__WHAT TO PRODUCE__
Select all lines with the string "from" in them, and copy those lines.

··· GIVEN MATERIAL

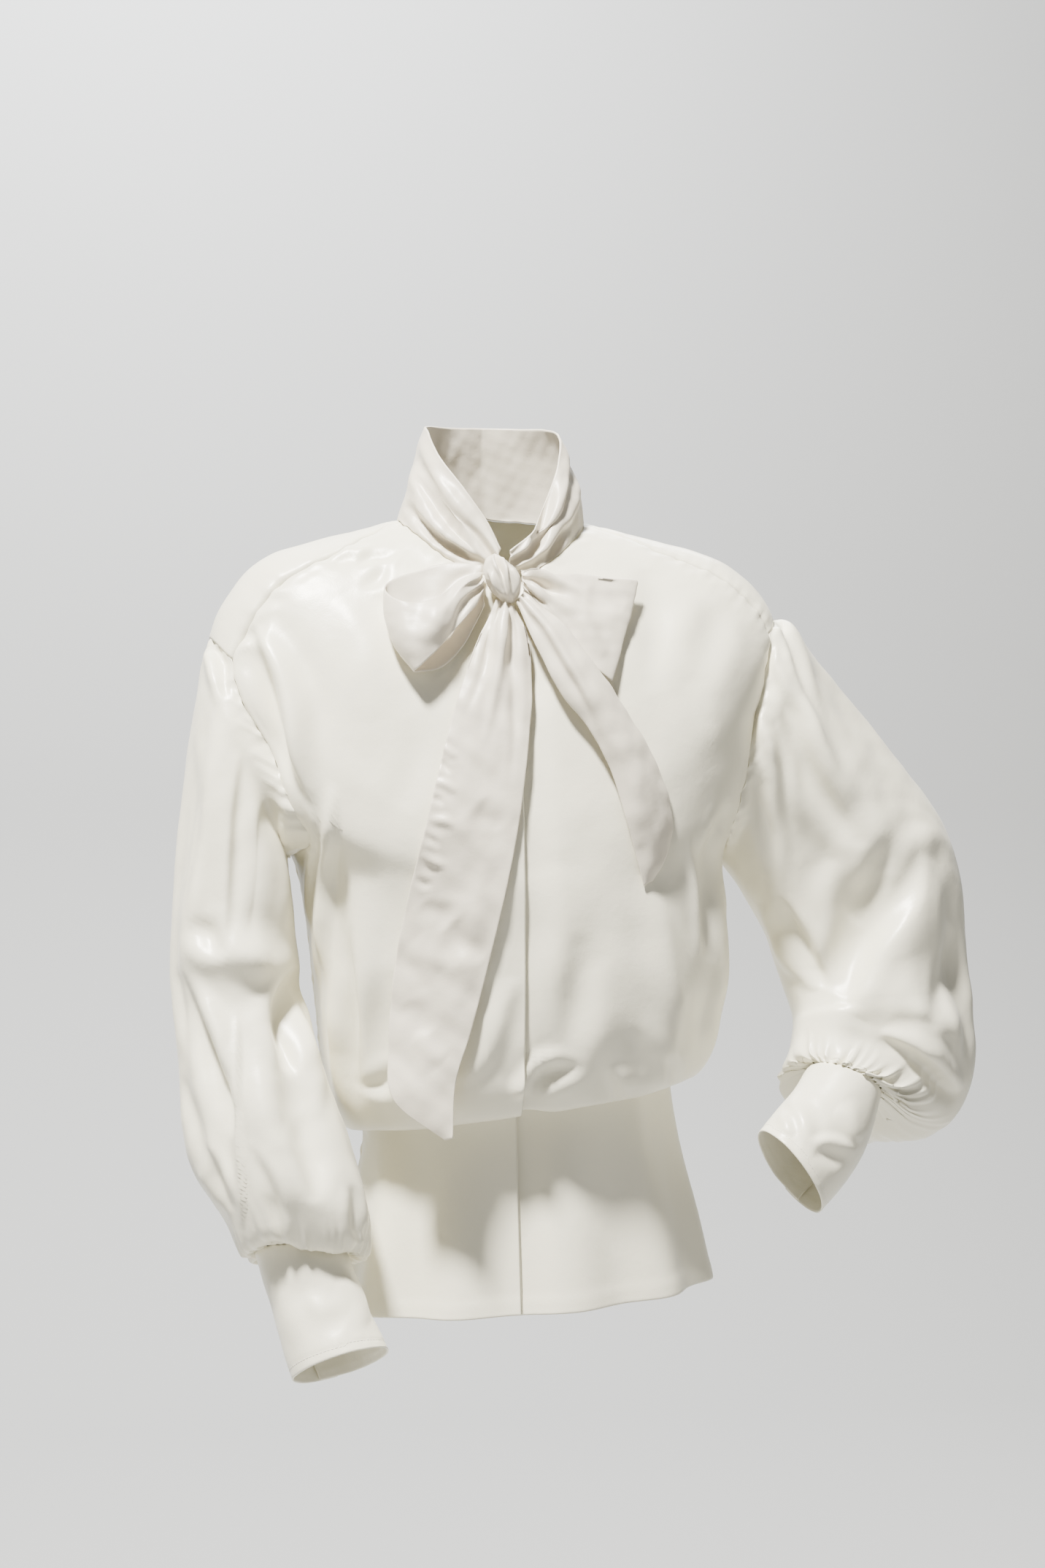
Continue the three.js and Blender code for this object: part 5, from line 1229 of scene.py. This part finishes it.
# The loops and tails: the same doubled strip, pleated where it enters the knot. The right loop
# stands open, the left one lies nearly flat, and both tails hang free with slanting turned ends.
RIBBON_COLUMNS = "at topX topOff topZ lowX lowOff lowZ belly swell"
LOOP_RIGHT = table(RIBBON_COLUMNS, [
    (0, -17, 16, -43, -16, 13, -57, 3, 0), (1, -35, 22, -50, -32, 19, -78, 4, 0),
    (2, -55, 27, -64, -49, 22, -97, 5, 0), (3, -76, 27, -66, -64, 21, -111, 4, -4),
    (4, -87, 18, -58, -70, 15, -116, -3, -8), (5, -83, 10, -50, -66, 8, -117, -3, -6),
    (6, -62, 7, -42, -48, 5, -112, -1, -2), (7, -39, 8, -36, -32, 5, -96, -1, 0),
    (8, -16, 8, -38, -16, 7, -68, -1, 0),
])
LOOP_LEFT = table(RIBBON_COLUMNS, [
    (0, 11.5, 15, -43, 12.5, 12, -56, 2, 0), (1, 33, 15, -43, 30, 13, -80, 3, 0),
    (2, 54, 15, -43, 49, 13, -103, 2, 0), (3, 79, 16, -46, 64, 13, -115, 1, 0),
    (4, 98, 13, -47.5, 73, 9, -122, 0, 1), (5, 88, 6, -58, 68, 5, -119, 0, 0),
    (6, 66, 6, -56, 53, 5, -110, 0, 0), (7, 41, 7, -48, 35, 5, -92, 0, 0),
    (8, 12.5, 5, -41, 14, 6, -65, 0, 0),
])
TAIL_LONG = table(RIBBON_COLUMNS, [
    (0, -8, 11, -63, 5, 11, -68, 2, 0), (1, -27, 6, -103, 14, 7, -92, 5, 0),
    (2, -41, 5, -142, 15, 5, -128, 4, 0), (3, -53, 5, -184, 10, 5, -172, 3, 0),
    (4, -64, 4, -228, 3, 5, -218, 3, 0), (5, -75, 4, -276, -7, 5, -266, 3, 0),
    (6, -84, 6, -326, -19, 6, -316, 3, 0), (7, -88, 13, -374, -32, 8, -366, 3, 0),
    (8, -86, 30, -414, -43, 17, -402, 3, 0), (9, -51, 38, -442, -46, 38, -440, 0, 0),
])
TAIL_SHORT = table(RIBBON_COLUMNS, [
    (0, 5.5, 14, -65, 12, 15, -57, 3, 0), (1, 18, 14, -97, 37, 21, -80, 5, 0),
    (2, 34, 12, -131, 60, 18, -111, 8, 0), (3, 53, 10, -156, 82, 10, -142, 9, 0),
    (4, 68, 7, -184, 102, 5, -175, 9, 0), (5, 79, 5, -218, 115, 4, -210, 8, 0),
    (6, 87, 4, -246, 114, 4, -238, 5, 0), (7, 93, 4, -267, 101, 4, -264, 1, 0),
])
RIBBON_THICKNESS = 1.2
RIBBON_ROW = 2
RIBBON_COLUMN = 1.6
RIBBON_SWELLS = ((0.5, 30, 1.0), (0.15, 11, 1.0))
RIBBON_CREASES_FADE_IN = (0.1, 0.5)
RIBBON_RELIEF_STARTS = 0.03
PLEAT_DEPTH = 2.2
PLEAT_REACH = 0.24
PLEATS = 2.5
LOWEST_FRONT = 11.5
ANGLE_STEPS = 30
ANGLE_STEP_SHARE = 0.8
HALVINGS = 20
TAIL_CREASES = [
    (-53, -168, -40, -176, 0, 2.6, 1.1, 1, 0), (-54, -178, -44, -187, 0, 2.4, -1, 1, 0),
    (-57, -192, -41, -200, 0, 2.8, 1.2, 1, 0), (-59, -203, -50, -209, 0, 2.2, -0.9, 1, 0),
    (-61, -218, -43, -224, 0, 3, 1.1, 1, 0), (-64, -229, -54, -239, 0, 2.4, -1, 1, 0),
    (-66, -243, -50, -254, 0, 3, 1.2, 1, 0), (-70, -262, -58, -266, 0, 2.6, -0.9, 1, 0),
    (-24, -206, -14, -228, 0, 8, -1.2, 1, 0), (-60, -276, -50, -296, 0, 8, -1.5, 1, 0),
    (-46, -292, -26, -318, 0, 11, -1.8, 1, 0), (-66, -300, -54, -326, 0, 8, 1.3, 1, 0),
    (-76, -348, -58, -366, 0, 8, -1.2, 1, 0), (-72, -372, -50, -386, 0, 9, 1.2, 1, 0),
    (-4, -80, -24, -170, 3, 4, 1.8, 1, 1), (2, -86, -4, -200, 2, 4, -1.7, 1, 1),
    (-14, -84, -34, -150, 2, 3.5, -1.5, 1, 1), (18, -74, 58, -150, 2, 4, 2, 1, 1),
    (24, -86, 66, -170, -2, 4, -2, 1, 1), (70, -160, 92, -240, 3, 8, 1.4, 1, 0),
    (-26, -250, -44, -350, 4, 9, 1.5, 1, 0),
]
LOOP_CREASES = [
    (17, -44, 62, -66, 5, 3.5, 2.6, 1, 1), (17, -48, 56, -76, 4, 3.5, -2.4, 1, 1),
    (17, -52, 46, -98, 3, 3.5, 2, 1, 1), (30, -58, 68, -104, 4, 7, 2, 1, 0),
    (60, -54, 84, -70, 0, 8, -1.6, 1, 0), (-20, -48, -52, -80, -4, 3.5, 2, 1, 1),
    (-20, -54, -46, -98, -3, 3.5, -2, 1, 1), (-40, -66, -66, -96, -3, 8, 1.8, 1, 0),
]


def front_depth(x, z):
    """How far forward the body's front stands at places seen from the front."""
    angle = np.zeros(x.shape)
    for _ in range(ANGLE_STEPS):
        high, low = np.zeros(x.shape), np.full(x.shape, LOWEST_FRONT)
        for _ in range(HALVINGS):
            middle = (high + low) / 2
            point = body_point(angle, middle)
            high = np.where(point[..., 2] > z, middle, high)
            low = np.where(point[..., 2] > z, low, middle)
        angle = angle + np.degrees(ANGLE_STEP_SHARE * (x - point[..., 0]) / row_at(BODY_RINGS, high)["half"])
    return point[..., 1]


def ribbon(name, rows, length, width, creases, seed, is_loop):
    """A doubled strip between two edge lines. A loop is pleated at both ends."""
    placed = dict(rows)
    placed["topY"] = front_depth(rows["topX"], rows["topZ"]) - rows["topOff"]
    placed["lowY"] = front_depth(rows["lowX"], rows["lowZ"]) - rows["lowOff"]
    along = near_edges(int(length / RIBBON_ROW), length)[:, None]
    t = near_edges(int(width / RIBBON_COLUMN), width)[None, :]
    row = row_at(placed, rows["at"][-1] * along)
    top = np.stack([row["topX"], row["topY"], row["topZ"]], axis=-1)
    low = np.stack([row["lowX"], row["lowY"], row["lowZ"]], axis=-1)
    grid = top + (low - top) * t[..., None]
    to_end = np.minimum(along, 1 - along) if is_loop else along
    pleat = PLEAT_DEPTH * (1 - smooth_step(0, PLEAT_REACH, to_end))
    waves = np.sin(2 * math.pi * PLEATS * t + 0.8 * np.sin(3 * t + seed))
    grid[..., 0] += row["swell"] * np.sin(math.pi * t)
    grid[..., 1] -= row["belly"] * np.sin(math.pi * t) + pleat * waves * np.sin(math.pi * t)
    facing = grid_normals(grid)
    facing = turned(facing, facing[2], FORWARD)
    seen = np.sign(-facing[..., 1]) * smooth_step(*RIBBON_CREASES_FADE_IN, np.abs(facing[..., 1]))
    height = seen * crease_height(creases, grid[..., 0], grid[..., 2])
    height += unevenness(grid, seed, RIBBON_SWELLS)
    height *= smooth_step(0, RIBBON_RELIEF_STARTS, to_end)
    return cloth_shell(name, grid + facing * height[..., None], facing, RIBBON_THICKNESS)


loop_right = ribbon("right_loop", LOOP_RIGHT, 190, 52, LOOP_CREASES, 83, True)
loop_left = ribbon("left_loop", LOOP_LEFT, 190, 56, LOOP_CREASES, 85, True)
tail_long = ribbon("long_tail", TAIL_LONG, 390, 66, TAIL_CREASES, 87, False)
tail_short = ribbon("short_tail", TAIL_SHORT, 225, 40, TAIL_CREASES, 89, False)
dress(loop_right, "bow_loop_right", TIE_CREPE_PAINTED_SHADE)
dress(loop_left, "bow_loop_left", TIE_CREPE_PAINTED_SHADE)
dress(tail_long, "tie_tail_long", TIE_CREPE_PAINTED_SHADE)
dress(tail_short, "tie_tail_short", TIE_CREPE_PAINTED_SHADE)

······

__SOLUTION TO THIS TASK__
Continue the three.js and Blender code for this object: part 5, from line 1229 of scene.py. This part finishes it.
    """How far forward the body's front stands at places seen from the front."""